The Secret Sauce: Emotional Reward
The decision to add a light fragrance (after starting out unscented) was deliberate. People needed a signal that something had changed.
This subtle scent became the emotional "reward" that reinforced the behavior. Even though Febreze's science hadn't changed, the user experience now felt complete.
That's one of my favorite lessons from this case: sometimes the smallest sensory detail; a sound, a smell, a visual cue - can anchor a habit and turn a product into a ritual.
It's not about the product's utility. It's about the emotion it triggers.
Branding with Senses: Building a Fresh Identity
After redefining the message, P&G went all-in on creating a sensory brand.
They softened the colors on the packaging, introduced fragrances with comforting names like "Spring & Renewal," and even redesigned the bottle shape to feel friendlier in the hand.
This wasn't random - every decision came from testing and consumer insight. They ran fragrance preference studies, color association tests, and brand recall tracking.
Soon, Febreze wasn't just a spray - it became a feeling.
And that's what made it scalable. From sprays, it expanded into car air fresheners, plug-ins, candles, and laundry boosters. Each one tapped into that same emotional space: "I want my environment to feel fresh."
What Marketers Can Learn from Febreze
Now, I've used Febreze as an example countless times when training junior researchers or briefing clients. Why? Because it's one of those perfect case studies that shows how data alone doesn't drive decisions - understanding people does.
Let's break down a few key takeaways:
1. Great products fail when they ignore human context.
You can have the most advanced formula, but if it doesn't connect to how people live or feel, it won't sell. People don't buy "function"; they buy "meaning."
2. Observation beats assumption.
Surveys can't capture subconscious habits. Watching real behavior, the why behind the what, often reveals the insights that change everything.
3. Emotion creates loyalty.
When Febreze became a reward rather than a chore, it tapped into joy, not obligation. That emotional connection made it a daily habit, not just a cleaning product.

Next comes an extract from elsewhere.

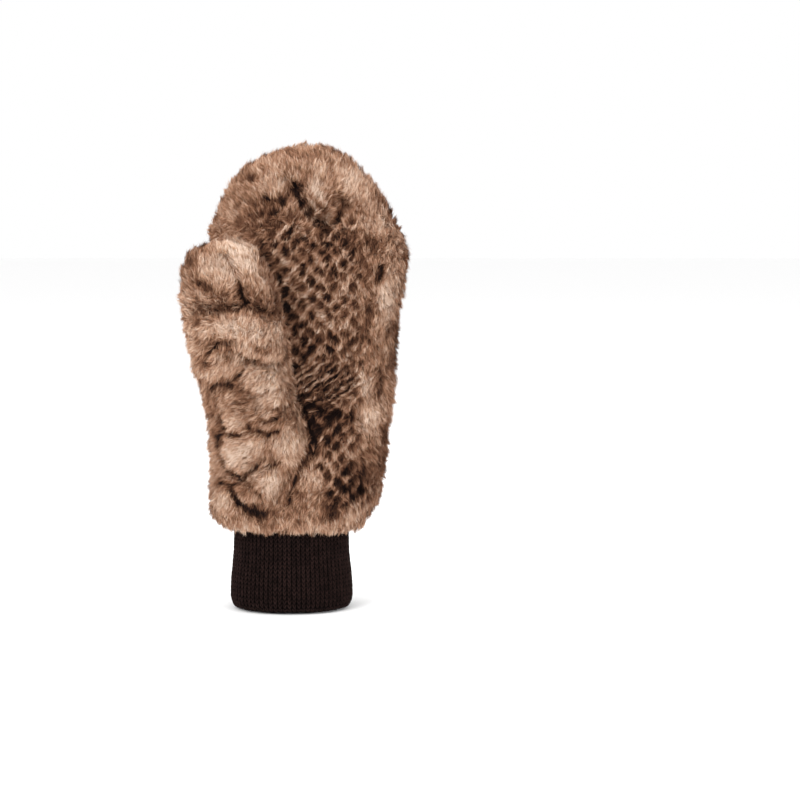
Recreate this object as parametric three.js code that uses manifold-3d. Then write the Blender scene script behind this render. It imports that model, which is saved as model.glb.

4. Small cues shape big habits.
The light fragrance wasn't a gimmick, it was a psychological cue. Great branding often lies in subtle sensory reinforcements that make behaviors stick.
5. Marketing is behavioral design.
At its core, branding is about shaping patterns. P&G didn't just change Febreze's message, they changed how people behaved. That's the holy grail of marketing.
Why This Story Still Matters
We live in a world of constant innovation. AI tools, new apps, and "smart" everything ... and yet, most product failures today echo Febreze's early mistake: assuming logic drives decisions.
In my own work with market research clients, I've seen this play out again and again. An owner of a beverage company once told me, "Our product solves a real problem; people just need to see the value."
But when we talked to users, the truth was humbling - they didn't even perceive it as a problem. Just like Febreze's early customers.
That's why I love the Febreze story: it reminds us that market research isn't about proving a product works; it's about discovering what people care about.
The Bottom Line: People Don't Buy Products - They Buy Feelings
When P&G stopped marketing Febreze as a science experiment and started positioning it as a feeling, everything changed.
It's easy to get caught up in product features; the tech, the formula, the innovation. But if those features don't connect emotionally, they'll never stick.
Febreze succeeded not because of cyclodextrin, but because it fit beautifully into a human habit loop. It transformed from "odor remover" to "a moment of fresh satisfaction."
And that's the kind of transformation market research can unlock when it's done right: moving from data to empathy, from insights to behavior, from product to purpose.